--- RECORDS TO PROCESS ---

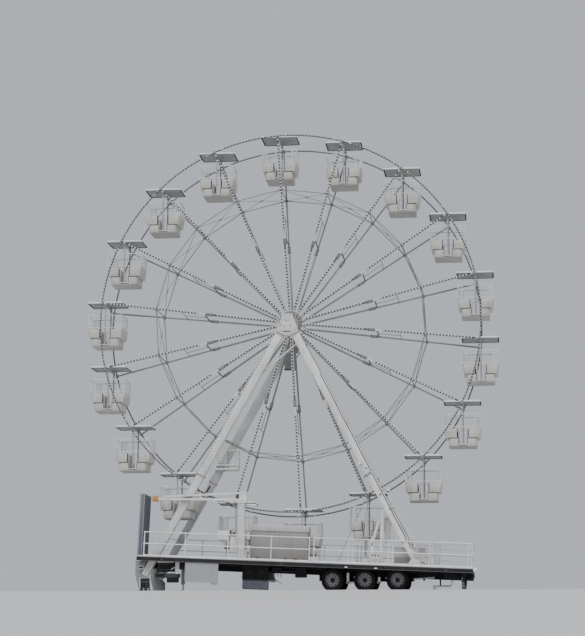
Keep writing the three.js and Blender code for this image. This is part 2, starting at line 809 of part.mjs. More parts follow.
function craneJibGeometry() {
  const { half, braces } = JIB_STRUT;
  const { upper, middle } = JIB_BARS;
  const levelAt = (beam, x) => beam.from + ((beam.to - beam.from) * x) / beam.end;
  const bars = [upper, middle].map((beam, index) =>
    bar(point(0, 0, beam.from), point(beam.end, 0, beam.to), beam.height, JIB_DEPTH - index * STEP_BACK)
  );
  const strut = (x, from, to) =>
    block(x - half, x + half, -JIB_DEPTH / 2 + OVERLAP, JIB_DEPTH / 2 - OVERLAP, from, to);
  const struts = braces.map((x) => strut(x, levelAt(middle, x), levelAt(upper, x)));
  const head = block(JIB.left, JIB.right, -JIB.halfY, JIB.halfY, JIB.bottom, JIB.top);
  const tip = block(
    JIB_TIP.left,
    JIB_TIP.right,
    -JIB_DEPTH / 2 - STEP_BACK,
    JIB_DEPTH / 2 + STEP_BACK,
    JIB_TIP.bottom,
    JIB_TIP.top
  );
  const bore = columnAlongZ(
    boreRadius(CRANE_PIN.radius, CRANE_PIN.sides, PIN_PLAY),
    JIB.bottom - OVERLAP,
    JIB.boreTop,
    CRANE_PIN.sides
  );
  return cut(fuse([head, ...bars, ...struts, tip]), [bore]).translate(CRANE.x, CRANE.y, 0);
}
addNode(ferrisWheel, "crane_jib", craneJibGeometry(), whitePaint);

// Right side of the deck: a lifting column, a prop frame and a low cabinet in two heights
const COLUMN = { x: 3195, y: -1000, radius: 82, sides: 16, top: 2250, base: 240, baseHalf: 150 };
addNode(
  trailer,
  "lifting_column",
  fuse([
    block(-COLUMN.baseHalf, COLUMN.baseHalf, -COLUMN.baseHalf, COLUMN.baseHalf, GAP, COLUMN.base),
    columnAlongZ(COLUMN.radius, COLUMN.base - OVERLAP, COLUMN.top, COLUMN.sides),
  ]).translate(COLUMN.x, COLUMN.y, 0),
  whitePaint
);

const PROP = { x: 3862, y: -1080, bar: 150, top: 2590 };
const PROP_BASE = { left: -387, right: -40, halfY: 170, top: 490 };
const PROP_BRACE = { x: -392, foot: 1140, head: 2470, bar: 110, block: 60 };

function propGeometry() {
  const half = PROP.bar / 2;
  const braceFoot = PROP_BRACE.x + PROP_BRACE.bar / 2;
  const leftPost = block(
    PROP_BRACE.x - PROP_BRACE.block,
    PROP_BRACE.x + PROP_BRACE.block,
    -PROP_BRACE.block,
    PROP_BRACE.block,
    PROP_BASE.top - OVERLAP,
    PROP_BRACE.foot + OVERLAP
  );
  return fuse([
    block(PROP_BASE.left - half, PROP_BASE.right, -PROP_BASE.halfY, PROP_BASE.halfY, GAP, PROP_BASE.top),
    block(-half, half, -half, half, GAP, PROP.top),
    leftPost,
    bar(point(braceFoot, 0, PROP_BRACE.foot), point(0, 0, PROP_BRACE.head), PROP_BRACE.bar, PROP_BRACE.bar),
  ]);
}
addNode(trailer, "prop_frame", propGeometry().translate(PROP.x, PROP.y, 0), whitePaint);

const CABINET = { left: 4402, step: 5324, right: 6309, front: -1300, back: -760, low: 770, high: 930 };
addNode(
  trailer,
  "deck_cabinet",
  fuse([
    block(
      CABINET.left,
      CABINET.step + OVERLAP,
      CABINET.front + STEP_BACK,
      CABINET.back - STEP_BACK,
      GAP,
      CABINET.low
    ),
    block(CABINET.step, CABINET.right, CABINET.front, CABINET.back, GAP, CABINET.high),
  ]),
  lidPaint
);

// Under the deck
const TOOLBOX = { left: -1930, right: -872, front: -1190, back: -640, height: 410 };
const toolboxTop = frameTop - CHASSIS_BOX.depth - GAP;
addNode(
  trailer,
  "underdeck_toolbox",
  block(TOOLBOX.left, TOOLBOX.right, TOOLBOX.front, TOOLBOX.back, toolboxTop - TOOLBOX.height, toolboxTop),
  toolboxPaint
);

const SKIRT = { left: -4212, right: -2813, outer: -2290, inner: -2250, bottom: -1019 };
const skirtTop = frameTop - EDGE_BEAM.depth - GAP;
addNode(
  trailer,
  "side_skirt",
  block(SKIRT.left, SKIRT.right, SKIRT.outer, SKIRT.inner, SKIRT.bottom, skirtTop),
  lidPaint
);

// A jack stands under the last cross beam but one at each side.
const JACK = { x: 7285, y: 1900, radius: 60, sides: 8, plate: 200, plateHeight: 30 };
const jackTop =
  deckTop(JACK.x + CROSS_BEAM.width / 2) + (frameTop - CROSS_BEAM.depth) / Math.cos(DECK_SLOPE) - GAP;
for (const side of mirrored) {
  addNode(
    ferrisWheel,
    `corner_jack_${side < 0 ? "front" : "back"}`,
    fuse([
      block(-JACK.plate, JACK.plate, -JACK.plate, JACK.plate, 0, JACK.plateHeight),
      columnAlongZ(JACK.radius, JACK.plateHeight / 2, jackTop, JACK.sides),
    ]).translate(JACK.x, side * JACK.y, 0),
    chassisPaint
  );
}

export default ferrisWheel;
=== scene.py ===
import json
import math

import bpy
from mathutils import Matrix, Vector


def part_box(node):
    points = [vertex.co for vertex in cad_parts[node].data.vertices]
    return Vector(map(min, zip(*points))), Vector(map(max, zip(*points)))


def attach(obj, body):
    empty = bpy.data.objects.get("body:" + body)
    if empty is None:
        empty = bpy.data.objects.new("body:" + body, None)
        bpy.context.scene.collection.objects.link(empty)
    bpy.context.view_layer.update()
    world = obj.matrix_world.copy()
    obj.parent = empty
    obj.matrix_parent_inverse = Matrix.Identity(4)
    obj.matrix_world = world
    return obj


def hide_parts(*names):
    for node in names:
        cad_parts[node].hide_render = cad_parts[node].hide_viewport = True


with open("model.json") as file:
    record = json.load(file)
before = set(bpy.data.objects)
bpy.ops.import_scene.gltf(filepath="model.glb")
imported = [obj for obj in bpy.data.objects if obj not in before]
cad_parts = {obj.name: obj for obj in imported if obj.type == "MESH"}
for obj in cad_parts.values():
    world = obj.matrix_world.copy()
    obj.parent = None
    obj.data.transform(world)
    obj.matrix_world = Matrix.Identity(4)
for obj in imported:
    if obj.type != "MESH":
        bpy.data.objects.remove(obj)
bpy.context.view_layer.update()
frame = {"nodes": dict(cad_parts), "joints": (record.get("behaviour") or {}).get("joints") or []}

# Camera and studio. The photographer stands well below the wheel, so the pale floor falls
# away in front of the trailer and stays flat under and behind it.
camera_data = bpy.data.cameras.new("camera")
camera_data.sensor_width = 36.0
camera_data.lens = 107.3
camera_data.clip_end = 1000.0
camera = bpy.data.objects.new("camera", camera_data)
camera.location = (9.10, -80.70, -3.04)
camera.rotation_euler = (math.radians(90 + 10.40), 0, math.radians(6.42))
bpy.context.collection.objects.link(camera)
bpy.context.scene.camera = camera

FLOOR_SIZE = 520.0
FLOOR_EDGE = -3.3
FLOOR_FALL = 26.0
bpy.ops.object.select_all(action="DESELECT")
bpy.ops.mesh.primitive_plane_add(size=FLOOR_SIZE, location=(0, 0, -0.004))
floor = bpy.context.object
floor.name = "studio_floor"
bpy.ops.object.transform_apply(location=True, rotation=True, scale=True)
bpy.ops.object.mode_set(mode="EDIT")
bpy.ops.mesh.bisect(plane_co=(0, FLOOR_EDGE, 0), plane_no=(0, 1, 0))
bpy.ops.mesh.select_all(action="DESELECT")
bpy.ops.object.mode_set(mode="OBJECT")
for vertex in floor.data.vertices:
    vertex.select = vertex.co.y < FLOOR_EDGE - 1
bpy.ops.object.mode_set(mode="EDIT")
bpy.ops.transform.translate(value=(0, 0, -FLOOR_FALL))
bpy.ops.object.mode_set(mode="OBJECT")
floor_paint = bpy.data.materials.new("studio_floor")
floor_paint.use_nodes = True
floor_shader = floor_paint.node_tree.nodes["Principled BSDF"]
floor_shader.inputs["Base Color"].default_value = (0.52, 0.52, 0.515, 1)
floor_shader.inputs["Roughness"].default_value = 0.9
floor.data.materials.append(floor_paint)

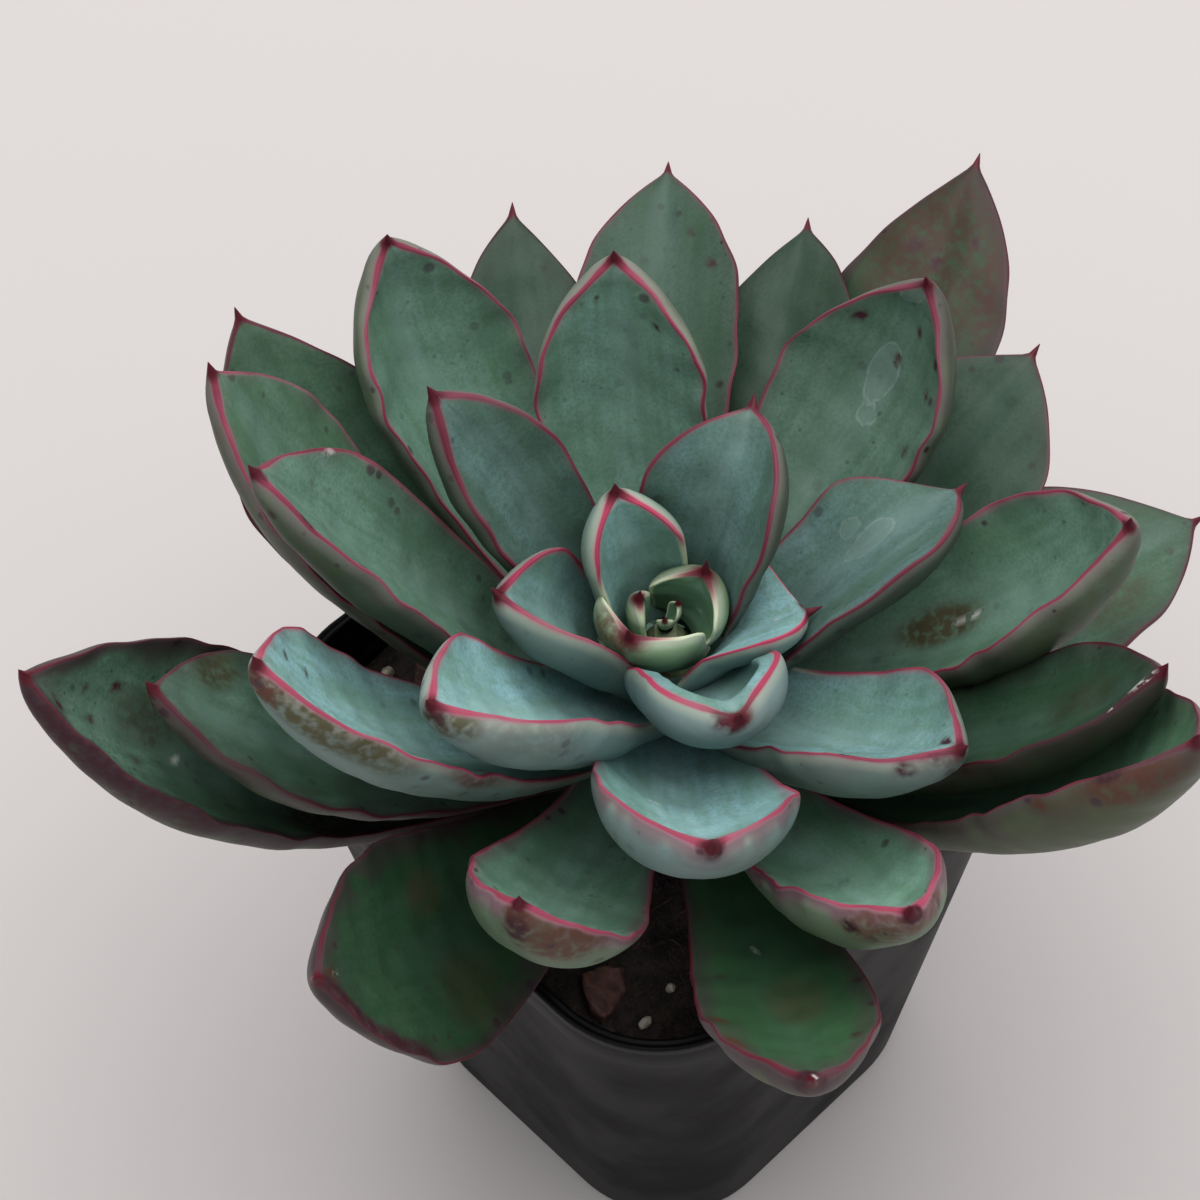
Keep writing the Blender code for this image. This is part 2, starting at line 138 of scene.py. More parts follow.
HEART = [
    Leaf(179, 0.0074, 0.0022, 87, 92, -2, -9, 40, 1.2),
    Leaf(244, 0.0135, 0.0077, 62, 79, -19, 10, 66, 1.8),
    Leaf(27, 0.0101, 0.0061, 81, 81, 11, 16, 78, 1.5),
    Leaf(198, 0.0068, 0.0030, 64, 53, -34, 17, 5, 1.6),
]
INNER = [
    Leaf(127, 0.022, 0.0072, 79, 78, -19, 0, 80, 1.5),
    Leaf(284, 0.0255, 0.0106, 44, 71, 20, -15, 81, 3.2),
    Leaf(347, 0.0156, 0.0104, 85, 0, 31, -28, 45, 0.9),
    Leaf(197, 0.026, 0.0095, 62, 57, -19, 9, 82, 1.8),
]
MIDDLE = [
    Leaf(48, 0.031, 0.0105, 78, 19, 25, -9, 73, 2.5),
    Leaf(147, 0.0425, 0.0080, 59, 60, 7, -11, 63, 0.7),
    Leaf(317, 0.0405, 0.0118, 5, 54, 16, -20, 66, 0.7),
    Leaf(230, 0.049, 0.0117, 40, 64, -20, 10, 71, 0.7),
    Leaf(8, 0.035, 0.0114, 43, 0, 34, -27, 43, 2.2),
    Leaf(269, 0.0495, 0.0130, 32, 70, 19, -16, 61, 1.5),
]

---

> SHORT TASK: In the listing above, locate the line containing "points = [vertex.co" and the line containing "bpy.context.scene.camera = camera". Extract those two lines and every line between them, exactly as written, and only those.

> TASK ANSWER:
    points = [vertex.co for vertex in cad_parts[node].data.vertices]
    return Vector(map(min, zip(*points))), Vector(map(max, zip(*points)))


def attach(obj, body):
    empty = bpy.data.objects.get("body:" + body)
    if empty is None:
        empty = bpy.data.objects.new("body:" + body, None)
        bpy.context.scene.collection.objects.link(empty)
    bpy.context.view_layer.update()
    world = obj.matrix_world.copy()
    obj.parent = empty
    obj.matrix_parent_inverse = Matrix.Identity(4)
    obj.matrix_world = world
    return obj


def hide_parts(*names):
    for node in names:
        cad_parts[node].hide_render = cad_parts[node].hide_viewport = True


with open("model.json") as file:
    record = json.load(file)
before = set(bpy.data.objects)
bpy.ops.import_scene.gltf(filepath="model.glb")
imported = [obj for obj in bpy.data.objects if obj not in before]
cad_parts = {obj.name: obj for obj in imported if obj.type == "MESH"}
for obj in cad_parts.values():
    world = obj.matrix_world.copy()
    obj.parent = None
    obj.data.transform(world)
    obj.matrix_world = Matrix.Identity(4)
for obj in imported:
    if obj.type != "MESH":
        bpy.data.objects.remove(obj)
bpy.context.view_layer.update()
frame = {"nodes": dict(cad_parts), "joints": (record.get("behaviour") or {}).get("joints") or []}

# Camera and studio. The photographer stands well below the wheel, so the pale floor falls
# away in front of the trailer and stays flat under and behind it.
camera_data = bpy.data.cameras.new("camera")
camera_data.sensor_width = 36.0
camera_data.lens = 107.3
camera_data.clip_end = 1000.0
camera = bpy.data.objects.new("camera", camera_data)
camera.location = (9.10, -80.70, -3.04)
camera.rotation_euler = (math.radians(90 + 10.40), 0, math.radians(6.42))
bpy.context.collection.objects.link(camera)
bpy.context.scene.camera = camera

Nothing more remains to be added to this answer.